(What to do) Where a line below holds the string "bodies", copy that line.

----

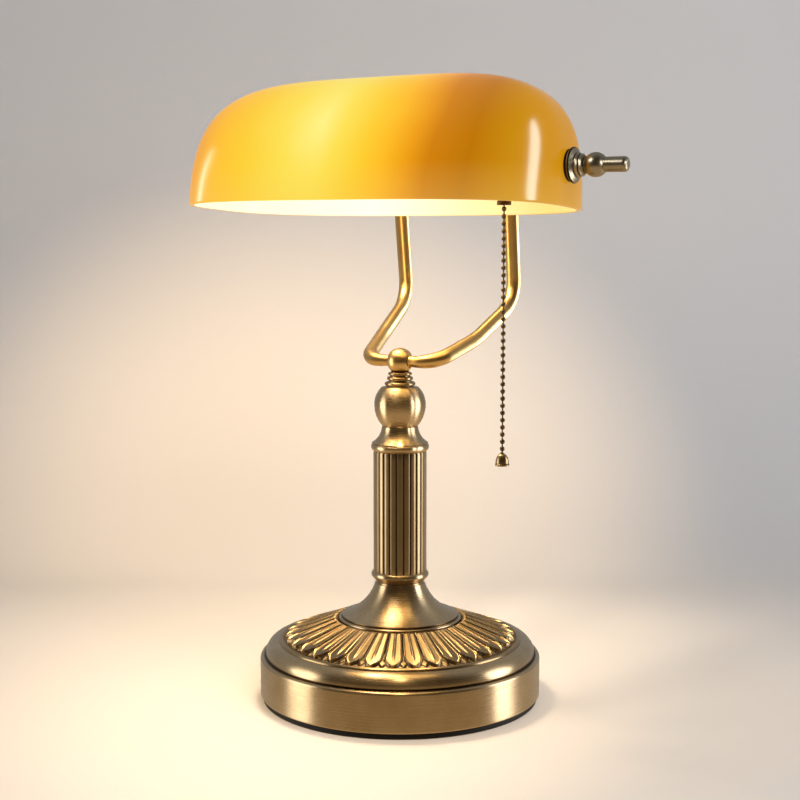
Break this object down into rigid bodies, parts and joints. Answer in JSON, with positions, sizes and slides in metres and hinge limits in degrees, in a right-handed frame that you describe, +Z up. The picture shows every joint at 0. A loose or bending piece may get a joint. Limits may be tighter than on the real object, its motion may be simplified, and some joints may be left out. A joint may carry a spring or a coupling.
{
  "type": "banker desk lamp",
  "caption": "Desk lamp with a round weighted base, reeded stem, two bent arms, a tilting elongated glass shade and a pull-chain switch.",
  "frame": {"origin": "centre of the rubber pad's underside, on the surface the lamp stands on", "axes": "+Z up the stem; +X along the shade towards the clamp knob; -Y to the front, where the shade overhangs"},
  "size_m": [0.3002, 0.1825, 0.393],
  "materials": {
    "antique_brass": "brushed antique brass",
    "dark_brass": "dark antique brass",
    "steel": "zinc plated",
    "cast_iron": "rough cast",
    "black_rubber": "matte",
    "black_plastic": "matte",
    "amber_glass": "glossy amber glass over white opal",
    "frosted_glass": "frosted"
  },
  "bodies": {
    "base": {"base_pad": "black_rubber", "base_weight": "cast_iron", "base_shell": "antique_brass", "petal_ring": "antique_brass", "pedestal_cone": "antique_brass", "lower_collar": "antique_brass", "reeded_column": "antique_brass", "upper_collar": "antique_brass", "knop": "antique_brass", "neck_ring_lower": "antique_brass", "neck_ring_upper": "antique_brass", "ball_seat": "antique_brass", "tie_rod": "steel", "rod_washer": "steel", "rod_nut": "steel", "cord_bushing": "black_rubber", "base_wire": "black_rubber", "pivot_ball": "antique_brass", "friction_screw": "steel"},
    "yoke": {"pivot_nipple": "steel", "left_arm": "antique_brass", "right_arm": "antique_brass", "arm_wire": "black_rubber", "left_grommet": "black_rubber", "right_grommet": "black_rubber", "left_tee": "antique_brass", "right_tee": "antique_brass", "tee_screws": "steel", "crossbar": "steel", "inner_nuts": "steel", "inner_washers": "black_rubber", "outer_washers": "black_rubber", "left_cap_nut": "dark_brass", "clamp_flange": "dark_brass", "shade": "amber_glass", "socket_bracket": "steel", "socket_cap": "antique_brass", "socket_shell": "antique_brass", "socket_liner": "black_plastic", "screw_shell": "antique_brass", "centre_contact": "antique_brass", "switch_housing": "dark_brass", "chain_guide": "dark_brass", "switch_spring": "steel"},
    "knob": {"clamp_knob": "dark_brass"},
    "bulb": {"bulb_glass": "frosted_glass", "bulb_cap": "steel", "bulb_insulator": "black_plastic", "bulb_contact": "steel", "filament_mount": "steel"},
    "plunger": {"switch_plunger": "steel"},
    "chain_upper": {"chain_upper": "dark_brass"},
    "chain_lower": {"chain_lower": "dark_brass", "chain_bell": "dark_brass"}
  },
  "joints": [
    {"name": "lamp_tilt", "type": "hinge", "parent": "base", "child": "yoke", "pos_m": [0, 0, 0.2177], "axis": [1, 0, 0], "range_deg": [-20, 20]},
    {"name": "clamp_knob_turn", "type": "hinge", "parent": "yoke", "child": "knob", "pos_m": [0.145, -0.0241, 0.3369], "axis": [1, 0, 0], "range_deg": [-360, 0]},
    {"name": "bulb_unscrew", "type": "hinge", "parent": "yoke", "child": "bulb", "pos_m": [0.03, -0.02229, 0.36484], "axis": [1, 0, 0], "range_deg": [-720, 0]},
    {"name": "chain_pull", "type": "slide", "parent": "yoke", "child": "plunger", "axis": [0, 0, -1], "range_m": [0, 0.0045], "stiffness_N_per_m": 600, "springref_m": -0.002, "deforming": ["switch_spring"]},
    {"name": "chain_swing", "type": "hinge", "parent": "plunger", "child": "chain_upper", "pos_m": [0.0843, -0.0241, 0.3177], "axis": [1, 0, 0], "range_deg": [-20, 20]},
    {"name": "chain_sway", "type": "hinge", "parent": "chain_upper", "child": "chain_lower", "pos_m": [0.0843, -0.0241, 0.2394], "axis": [0, 1, 0], "range_deg": [-20, 20]}
  ]
}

----

(Correct result)
Break this object down into rigid bodies, parts and joints. Answer in JSON, with positions, sizes and slides in metres and hinge limits in degrees, in a right-handed frame that you describe, +Z up. The picture shows every joint at 0. A loose or bending piece may get a joint. Limits may be tighter than on the real object, its motion may be simplified, and some joints may be left out. A joint may carry a spring or a coupling.
  "bodies": {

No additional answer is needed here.